THE UNAFFORDABLE CARE ACT IS AN UNQUALIFIED DISASTER « The Burning Platform

THE UNAFFORDABLE CARE ACT IS AN UNQUALIFIED DISASTER « The Burning Platform



Obama declared that Obamacare would not add one dime to the national debt. Obama declared that every family in America would see their annual premiums go down by $2,500. Obama declared that 30 million uninsured Americans would now be covered.
Does anyone ever get held accountable for their promises in this country?
My annual healthcare costs have risen by an average of 10% per year since Obamacare was implemented, and I work for a large institution. Millions have lost coverage or have seen their costs double or triple.
The assumptions put forth by the government were bogus, so premiums for the actual Obamacare plans are going up 20% to 50% per year.
No liberal ever mentions the fact that deductibles for the cheapest Obamacare plans run from $5,000 to $10,000. How many middle class people can pay those deductibles?
And the coup de grace. Only 10 million people are signed up for Obamacare, and most of them had coverage before it came along.
Obamacare is a disaster and will only get worse as time goes on. The Medicaid system is being swamped and the bankrupt states will become more bankrupt.
Government destroying our lives, a day at a time. So it goes.

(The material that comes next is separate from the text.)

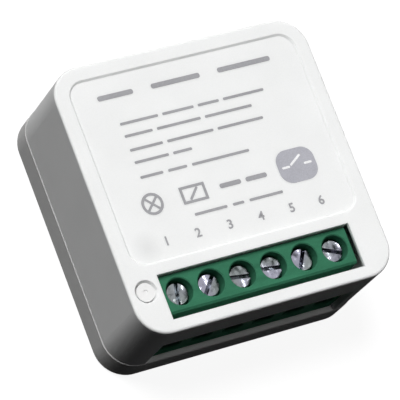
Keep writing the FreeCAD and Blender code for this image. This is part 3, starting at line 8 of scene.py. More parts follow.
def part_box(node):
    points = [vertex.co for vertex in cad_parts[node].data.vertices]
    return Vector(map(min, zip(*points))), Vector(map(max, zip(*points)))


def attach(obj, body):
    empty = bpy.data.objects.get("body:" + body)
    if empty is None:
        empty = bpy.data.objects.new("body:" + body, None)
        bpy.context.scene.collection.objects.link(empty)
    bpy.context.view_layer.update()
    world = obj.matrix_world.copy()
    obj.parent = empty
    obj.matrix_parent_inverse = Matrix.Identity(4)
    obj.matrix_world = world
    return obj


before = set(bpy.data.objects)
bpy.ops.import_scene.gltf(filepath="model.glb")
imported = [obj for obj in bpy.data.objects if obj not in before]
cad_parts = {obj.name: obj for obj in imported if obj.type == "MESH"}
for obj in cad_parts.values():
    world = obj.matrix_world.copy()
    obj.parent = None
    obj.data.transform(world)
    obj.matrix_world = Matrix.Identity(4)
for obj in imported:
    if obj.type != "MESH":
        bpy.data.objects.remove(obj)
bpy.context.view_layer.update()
print("smart switch: frame loaded,", len(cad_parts), "solids")

mm = 0.001
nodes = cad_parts
white = (1, 1, 1)

# the label panel is sunk a little below the cover's top; both in millimetres
panelDepth = 0.3
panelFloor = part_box("top_cover")[1].z / mm - panelDepth


# Helpers for the finishes

def startFinish(name, roughness, metallic=0.0, specular=0.5):
    finish = bpy.data.materials.new(name)
    finish.use_nodes = True
    tree = finish.node_tree
    shader = tree.nodes["Principled BSDF"]
    shader.inputs["Roughness"].default_value = roughness
    shader.inputs["Metallic"].default_value = metallic
    shader.inputs["Specular IOR Level"].default_value = specular
    return finish, tree, shader


def millimetres(tree, stretch=(1, 1, 1), shift=(0, 0, 0)):
    # texture space in millimetres, so that every scale below is a real size
    coordinates = tree.nodes.new("ShaderNodeTexCoord")
    mapping = tree.nodes.new("ShaderNodeMapping")
    mapping.inputs["Scale"].default_value = [s / mm for s in stretch]
    mapping.inputs["Location"].default_value = shift
    tree.links.new(coordinates.outputs["Object"], mapping.inputs["Vector"])
    return mapping.outputs["Vector"]


def ownBox(tree):
    # 0 to 1 across the piece's own box, for a finish that sits the same on each of several pieces
    return tree.nodes.new("ShaderNodeTexCoord").outputs["Generated"]


def addNoise(tree, place, perMm, detail=3.0, roughness=0.55):
    noise = tree.nodes.new("ShaderNodeTexNoise")
    noise.inputs["Scale"].default_value = perMm
    noise.inputs["Detail"].default_value = detail
    noise.inputs["Roughness"].default_value = roughness
    tree.links.new(place, noise.inputs["Vector"])
    return noise.outputs["Fac"]


def addRamp(tree, value, stops):
    ramp = tree.nodes.new("ShaderNodeValToRGB")
    colours = ramp.color_ramp
    while len(colours.elements) < len(stops):
        colours.elements.new(0.5)
    for element, (position, colour) in zip(colours.elements, stops):
        element.position = position
        element.color = (*colour, 1)
    tree.links.new(value, ramp.inputs["Fac"])
    return ramp.outputs["Color"]


def addRange(tree, value, low, high, start=0.3, end=0.7):
    # start to end becomes low to high; noise keeps mostly between 0.3 and 0.7
    spread = tree.nodes.new("ShaderNodeMapRange")
    spread.inputs["From Min"].default_value = start
    spread.inputs["From Max"].default_value = end
    spread.inputs["To Min"].default_value = low
    spread.inputs["To Max"].default_value = high
    tree.links.new(value, spread.inputs["Value"])
    return spread.outputs["Result"]


def addBump(tree, shader, value, height, strength, under=None):
    bump = tree.nodes.new("ShaderNodeBump")
    bump.inputs["Strength"].default_value = strength
    bump.inputs["Distance"].default_value = height * mm
    tree.links.new(value, bump.inputs["Height"])
    if under is not None:
        tree.links.new(under, bump.inputs["Normal"])
    tree.links.new(bump.outputs["Normal"], shader.inputs["Normal"])
    return bump.outputs["Normal"]


def roughen(tree, shader, value, roughness, spread):
    # the spread is what the roughness gains where the noise is low, and where it is high
    low, high = (roughness + gain for gain in spread)
    tree.links.new(addRange(tree, value, low, high), shader.inputs["Roughness"])


def multiplyColours(tree, first, second):
    mix = tree.nodes.new("ShaderNodeMix")
    mix.data_type = "RGBA"
    mix.blend_type = "MULTIPLY"
    mix.inputs["Factor"].default_value = 1.0
    tree.links.new(first, mix.inputs[6])     # sockets 6 and 7 and output 2 are the colour ones
    tree.links.new(second, mix.inputs[7])
    return mix.outputs[2]


def darken(tree, tone, value, tint, low=0.3, high=0.65):
    # the tone takes all of the tint where the value is low, and none where it is high
    return multiplyColours(tree, tone, addRamp(tree, value, [(low, tint), (high, white)]))


def letLightIn(shader, share, depth):
    # light seeps a little way into the plastic, which softens its edges and narrow gaps
    shader.inputs["Subsurface Weight"].default_value = share
    shader.inputs["Subsurface Radius"].default_value = (1.0, 1.0, 1.0)
    shader.inputs["Subsurface Scale"].default_value = depth * mm


def shade(colour, factor):
    return tuple(min(1.0, c * factor) for c in colour)


def shadePair(colour, factors, low=0.3, high=0.7):
    # two stops of one colour, darker and lighter
    return [(low, shade(colour, factors[0])), (high, shade(colour, factors[1]))]


def wear(node, finish):
    # the solid keeps its mesh and takes the finish in its one material slot
    mesh = nodes[node].data
    mesh.materials.clear()
    mesh.materials.append(finish)


# Case: two white mouldings and the button, all with a fine spark-eroded texture

casePlastic = {
    "coverColour": (0.880, 0.886, 0.884),
    # the base is set darker than the cover, to match its darker band below the seam
    "baseColour": (0.66, 0.66, 0.655),
    "buttonColour": (0.85, 0.85, 0.845),
    "roughness": 0.62,
    "roughnessSpread": (-0.07, 0.08),
    "gloss": 0.0004,
    "seep": 0.7,                       # share of the light that goes into the plastic
    "seepDepth": 0.45,                 # mm
    "cloudPerMm": 0.11,
    "cloudShades": (0.975, 1.012),
    "texturePerMm": 7.0,
    "textureShade": (0.965, 0.965, 0.96),
    "textureHeight": 0.006,            # mm
    "textureStrength": 0.6,
    # painted shade patch on the panel:
    "shadePatchPlace": (-15.1, -7.6),      # mm, in the panel's front left corner
    "shadePatchReach": (0.3, 2.6),         # mm from its middle, where it starts to fade and where it ends
    "shadePatchTint": (0.90, 0.90, 0.90),
}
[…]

Guest Post by Michael Tanner
As we await the Supreme Court’s decision on subsidies, an interim report. We haven’t heard much about Obamacare from the media lately (with the exception of Paul Krugman, who slips a paragraph into every other column — regardless of topic — to tell us how well it’s working). It’s as if both supporters and opponents of the health-care law are holding their collective breaths as they wait for the Supreme Court, which is expected to decide any day now whether the law will be able to survive in its current form.
Obamacare’s opponents have mostly been caucusing behind closed doors trying to decide whether and when to offer an alternative — and how much to offer — should the Court require the law to be implemented as written — that is, without subsidies on federally run exchanges.
The law’s advocates, meanwhile, may have been left speechless by the news that Obamacare has tied an all-time low for public support, according to the latest Washington Post/ABC News poll. Just 39 percent of registered voters back the law, tying an all-time low last reached in April 2012. Fifty-four percent oppose it, and while that’s not a record, it represents a six-point increase in opposition over the past year.
Or maybe the law’s supporters simply have little response to the ongoing spate of news suggesting that, Krugman notwithstanding, the law is still not working very well. For example, insurance companies have begun submitting their requests for rate increases for 2016, and those requests suggest that premiums could skyrocket next year.
Already we’ve seen requests for increases for individual plans as high as 64.8 percent in Texas, 61 percent in Pennsylvania, 51.6 percent in New Mexico, 36.3 percent in Tennessee, 30.4 percent in Maryland, 25 percent in Oregon, and 19.9 percent in Washington.